County plans to cut £10m from adult social care budget

East Sussex County Council is planning to cut £10 million from its adult social care budget and is giving people chance to comment on where the axe might fall.east_sussex_county_council_web

Proposals include:

  • Reviewing county council funding for services delivered by the Stroke Association
  • Reducing the council’s contribution to carer services
  • Reviewing Milton Grange and Firwood House intermediate care services in Eastbourne

The council’s lead member for adult social care and health, Cllr Carl Maynard, says in a press release: “We cannot continue to provide all the services we have provided historically. And our statutory duty to deliver certain services means we are extremely limited in the areas where we can make savings.”

He said no decision has been made on the proposals and he encouraged as many people as possible to take part in the consultation.

Feedback

The press release says the feedback will help the council understand the impact the proposals could have, and shape the final plans for consideration and approval from cabinet.

There’s more information about the consultation and how you can take part on the county council website.

The consultation closes on Wednesday, April 25, 2018.

The council has already approved a budget of £371 million, which includes cuts of £17 million in 2018/19.

Government

Since then the Government has announced an additional £150 million for adult social care to be shared between local authorities across the country.

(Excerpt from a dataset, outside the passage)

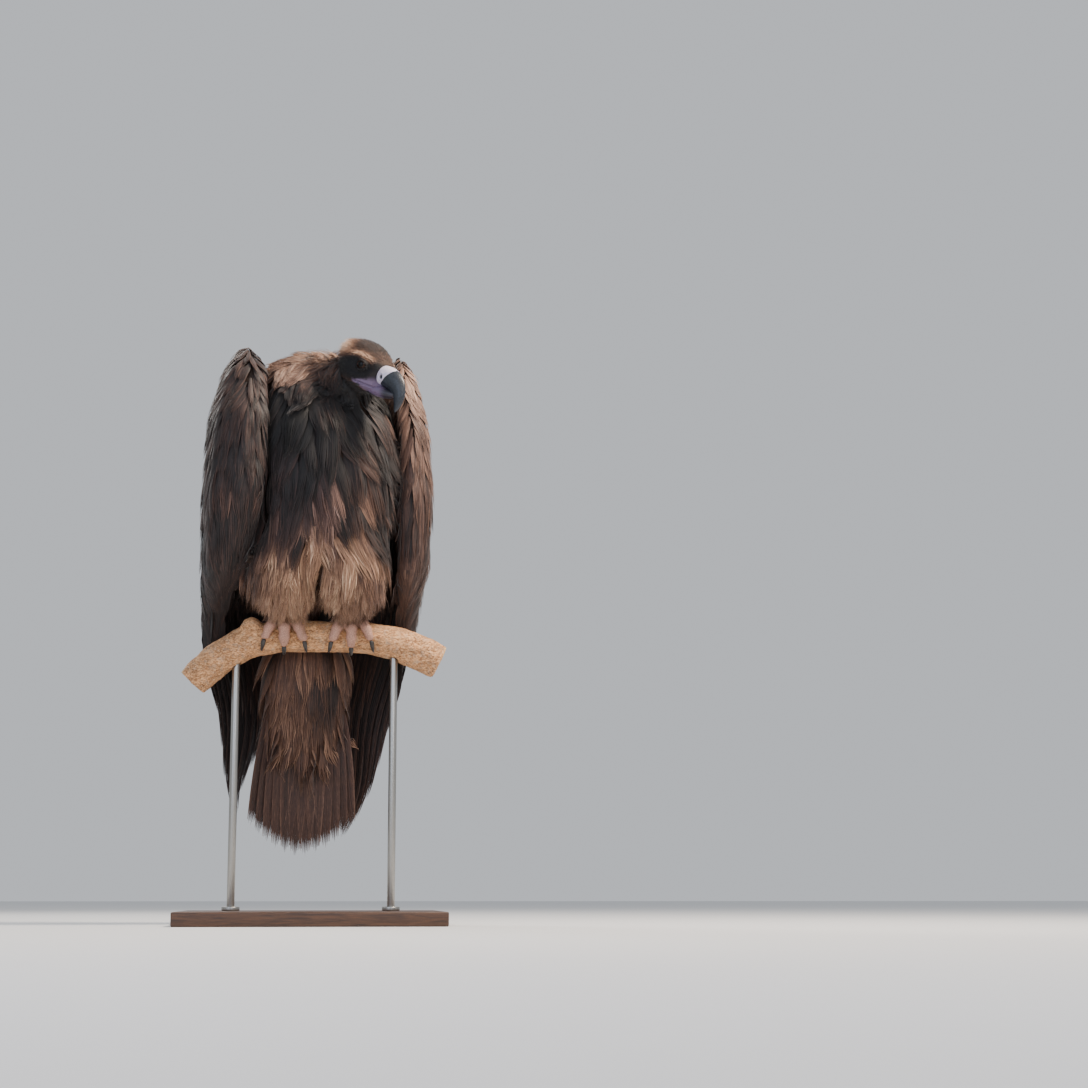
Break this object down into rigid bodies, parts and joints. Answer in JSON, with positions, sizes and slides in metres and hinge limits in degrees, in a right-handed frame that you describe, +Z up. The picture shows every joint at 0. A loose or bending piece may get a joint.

A council spokesman said at the time:

“We welcome the announcement by the Government that an extra £150 million is being made available for local authorities across the country for adult social care.

“The council has had to make savings of more than £110 million since the start of the decade and a further £17 million of savings for 2018-19, meaning we’re increasingly having to focus our limited resources on the services we have a statutory duty to provide.

“In this context, any additional funding is welcome, and once we know how much our share of the £150 million will be, a decision will be made on how this money will be used.”